Not my biggest fan

Yesterday, I waited until the last minute to write my post. It was late, I was tired and in an effort to churn it out I neglected to edit the typo from, well, the freaking title. Seconds later, I went to correct it, but it had already gone out, proving that “It happens the way it should, not the way you plan it” for realz.

Saying you want something that is largely considered to be a pipe dream seems to earn you a credential of sorts – high fives all around for having aspirations! If you follow that up with the declaration that you are going after that dream it opens you up to criticism – constructive and otherwise. My quick burn humiliation from yesterday was twofold – there was the initial shame of knowing that I sent out writing that was flawed and then there is the worry that no one will notice it because it’s not being read anyway. I have to believe that setbacks are part of the process; otherwise I set my own bridge on fire. Which leads me to looking at growing accustomed to discomfort, bringing me discuss our master bedroom ceiling fan.

The original fan in our bedroom had died long ago, its ball bearings wearing out first with a gentle shushing as it made a rotation and later with the same pleading whine that signals danger in countless movies just before the car/boat/time machine sputters its last bit of life out. Because we are replacing items one at a time as they go, we have been able to buy alternatives that are a step or two above its predecessor. With our internet research completed before we left the house, we arrived at Lowes and Home Depot ready to make a purchase.

I am unsure how familiar you are with fan installation but it requires a ladder as well as tools and the ability to hold things above one’s head one handed, while threading wires and maintaining the integrity of the ceiling all at once. So I was out. There are nine ceiling fans in our house, mounting this replacement meant my husband was on his tenth installation, but the promise of a quiet and cool night’s sleep saw him optimistic and initially G-rated in his commentary.

Once it was in place and turned on by remote (new feature, though I don’t understand why anyone would need a speed other than high in the first place, let alone why they would need to switch between three settings), it looked beautiful. It had dark hardware and wood blades just a few shades lighter. I could focus mostly on the features because they were the best part about it. It hardly moved air.

I called customer service who assured me that a fan that large would not be propelling a lot of air and that it was preforming as it should. That would have been a good time to dismantle the fan and take it back but we didn’t. Last summer, frustrated by how hot it got and how little relief the fan provided, I took action…by buying a small desk mounted fan.

This summer marked (and I am embarrassed to admit it) three years since we purchased the fan. Switching to see if the high setting was moving more quickly than the medium speed, we noticed it was slower. For THREE YEARS we looked at that beautiful, expensive, defective fan.

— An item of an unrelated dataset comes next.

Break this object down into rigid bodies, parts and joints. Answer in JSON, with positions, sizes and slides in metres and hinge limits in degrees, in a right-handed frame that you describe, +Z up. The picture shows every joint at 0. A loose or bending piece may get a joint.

I know that everyone has their own “fan”. It could be a person or a part of your living situation or lifestyle. I am sure you can think of how many times you have thought or others have said that you don’t have to live with it. Yet, for your own reasons you do. You pay attention to the good things in your life and tell yourself it’s not a big deal if your boss is a tyrant (at least you have a job) or the car you are leasing doesn’t accommodate your frame (who cares if you are 6’5, you don’t NEED a full size, right?). Maybe you want to lose weight but you just can’t find the time or you want to learn to play the guitar but it seems indulgent to have a hobby these days. Or maybe you said once the kids were older you would go back to school or answer your calling. Without a doubt fixing a fan is much easier that sorting out all of the feelings you have about what is making you uncomfortable in life. But I can attest to the magic that happens when you go after the big stuff. You make the time to assess the traps that befell you and you learn how to climb out of them.

After a follow up call to customer service just last week, it was determined that our fan had a faulty part, I asked politely to have it sent to the house free of charge and they agreed. Yesterday it arrived and today my husband replaced it. We stood like mystified cavemen for a few minutes under the column of air it provided.

Yes, it was a mistake to have kept a fan that wasn’t really working the moment we suspected it. Yes, I should have made more time to write yesterday so that I could accurately proof-read what I had written. Admitting both things makes me feel like a loser somehow. But I am working toward recognizing and avoiding pitfalls, and I choose to see yesterday as a lesson learned. After I write this, I am going to save it and walk away from it, reviewing it again later with fresh eyes. A typo is not going to define me and it’s not going to convince me that I should alter my goal. I am more powerful when I fix what is broken, it seems so is the fan.


4 thoughts on “Not my biggest fan

  1. Progress over perfection!

    I used to be really anal and self-critical about my writing, but began setting time limits. The more I write, the less daunting it is to be “perfect” every single time.